On soulignera également l’importance que revêt le choix de présenter ce sujet au musée d’Orsay – institution muséale dont l’objet d’étude ne relève ni du champ de l’ethnologie ni de celui de l’anthropologie, mais bien de l’histoire de l’art. Faut-il prendre cela comme l’expression d’un tournant ? Cela reste encore à voir.

Ceci mis à part, comme le soulignent les commissaires : « ‟Le modèle noir de Géricault à Matisseˮ fait enfin droit à l’autre acteur du dialogue historique que nous explorons, ces femmes, ces hommes, issus majoritairement d’Afrique ou des Antilles, auxquels certains artistes donnent un visage, une énergie, une vie intérieure, une individualité en rupture plus ou moins complète avec les codes d’une négritude convenue ou négative [7]
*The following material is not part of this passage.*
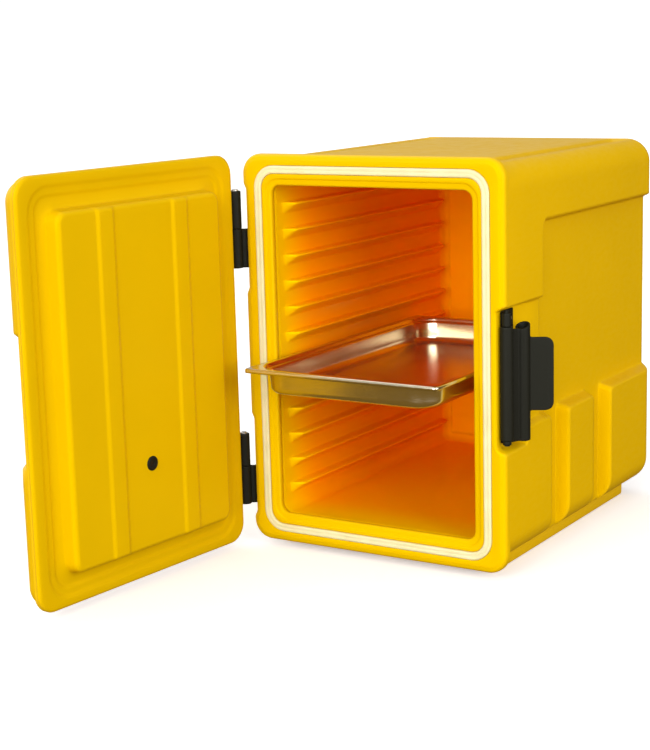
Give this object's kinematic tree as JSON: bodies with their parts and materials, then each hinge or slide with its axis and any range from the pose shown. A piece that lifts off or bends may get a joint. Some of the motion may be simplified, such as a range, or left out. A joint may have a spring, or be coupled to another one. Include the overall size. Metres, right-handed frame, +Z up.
{
  "type": "insulated food carrier",
  "caption": "Front-loading double-walled food carrier: hinged sealed door, side latch, moulded pan runners and a steel pan that slides out.",
  "frame": {"origin": "middle of the centre skid's underside, on the surface that the carrier stands on", "axes": "+X to the right seen from the door side, -Y to the front, +Z up"},
  "size_m": [0.565, 1.0292, 0.612],
  "materials": {
    "shell_yellow": "satin moulded polyethylene, fine grain",
    "frame_yellow": "satin moulded polyethylene",
    "liner_yellow": "satin moulded polyethylene",
    "foam": "rigid foam, closed inside the walls",
    "seal_cream": "smooth silicone",
    "black_plastic": "matt moulded polyamide",
    "fastener_steel": "plain stainless",
    "pan_steel": "drawn and polished stainless sheet"
  },
  "bodies": {
    "carrier": {"outer_shell": "shell_yellow", "insulation": "foam", "inner_liner": "liner_yellow", "runner_left_1": "liner_yellow", "runner_left_2": "liner_yellow", "runner_left_3": "liner_yellow", "runner_left_4": "liner_yellow", "runner_left_5": "liner_yellow", "runner_left_6": "liner_yellow", "runner_left_7": "liner_yellow", "runner_left_8": "liner_yellow", "runner_left_9": "liner_yellow", "runner_left_10": "liner_yellow", "runner_left_11": "liner_yellow", "runner_left_12": "liner_yellow", "runner_right_1": "liner_yellow", "runner_right_2": "liner_yellow", "runner_right_3": "liner_yellow", "runner_right_4": "liner_yellow", "runner_right_5": "liner_yellow", "runner_right_6": "liner_yellow", "runner_right_7": "liner_yellow", "runner_right_8": "liner_yellow", "runner_right_9": "liner_yellow", "runner_right_10": "liner_yellow", "runner_right_11": "liner_yellow", "runner_right_12": "liner_yellow", "front_frame": "frame_yellow", "door_gasket": "seal_cream", "hinge_leaf_upper": "black_plastic", "hinge_leaf_lower": "black_plastic", "hinge_pin_upper": "fastener_steel", "hinge_pin_lower": "fastener_steel", "hinge_screw_upper_1": "fastener_steel", "hinge_screw_upper_2": "fastener_steel", "hinge_screw_lower_1": "fastener_steel", "hinge_screw_lower_2": "fastener_steel", "latch_base": "black_plastic", "latch_rod": "fastener_steel", "latch_screw_1": "fastener_steel", "latch_screw_2": "fastener_steel", "latch_screw_3": "fastener_steel"},
    "door": {"door_outer_shell": "shell_yellow", "door_inner_panel": "frame_yellow", "door_insulation": "foam", "vent_plug": "black_plastic", "vent_cap": "black_plastic", "door_leaf_upper": "black_plastic", "door_leaf_lower": "black_plastic", "door_screw_upper_1": "fastener_steel", "door_screw_upper_2": "fastener_steel", "door_screw_lower_1": "fastener_steel", "door_screw_lower_2": "fastener_steel"},
    "latch": {"latch_lever": "black_plastic"},
    "pan": {"gn_pan": "pan_steel"}
  },
  "joints": [
    {"name": "door_hinge", "type": "hinge", "parent": "carrier", "child": "door", "pos_m": [-0.23, -0.2925, 0.311], "axis": [0, 0, -1], "range_deg": [-95, 125]},
    {"name": "latch_pivot", "type": "hinge", "parent": "carrier", "child": "latch", "pos_m": [0.2165, -0.275, 0.286], "axis": [0, 0, 1], "range_deg": [-154.7, 6]},
    {"name": "pan_slide", "type": "slide", "parent": "carrier", "child": "pan", "axis": [0, -1, 0], "range_m": [-0.1195, 0.1572]}
  ],
  "couplings": [
    {"joint": "pan_slide", "follows": "door_hinge", "m_per_rad": 0.072}
  ]
}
Le modèle noir : de Géricault à Matisse est au Musée D’Orsay, Paris, France, jusqu’au 19 juillet 2019.

 

Dagara Dakin est critique d’art et curateur indépendant basé à Paris.

 

[1] Laurence des Cars, Jacques Martial, préface du catalogue Le modèle noir, coédition Musées d’Orsay et de l’Orangerie / Flammarion, p. 12, 2019.

[2] Abolis une première fois en 1794, l’esclavage et la traite seront ré-établis par Napoléon 1er en 1802, puis finalement abolis à nouveau en 1848.

[3] Anne Lafont et David Bindman, « L’art, les cultures et les figures noirs en exposition », in catalogue Le modèle noir, p. 25, 2019.

[4] Aimé Césaire cité par Cécile Debray, Stéphane Guégan, Denise Murrell, Isolde Pludermacher, in catalogue Le modèle noir, coédition Musées d’Orsay et de l’Orangerie / Flammarion, p. 15, 2019.

[5] Cécile Debray, Stéphane Guégan, Denise Murrell, Isolde Pludermacher, in catalogue Le modèle noir, coédition Musées d’Orsay et de l’Orangerie / Flammarion, p. 15, 2019.

[6] Anne Higonnet, « Renommer l’œuvre » in catalogue Le modèle noir, coédition Musées d’Orsay et de l’Orangerie / Flammarion, p. 27, 2019.

[7] Cécile Debray, Stéphane Guégan, Denise Murrel, Isolde Pludermacher, in catalogue Le modèle noir, coédition Musées d’Orsay et de l’Orangerie / Flammarion, p. 15, 2019.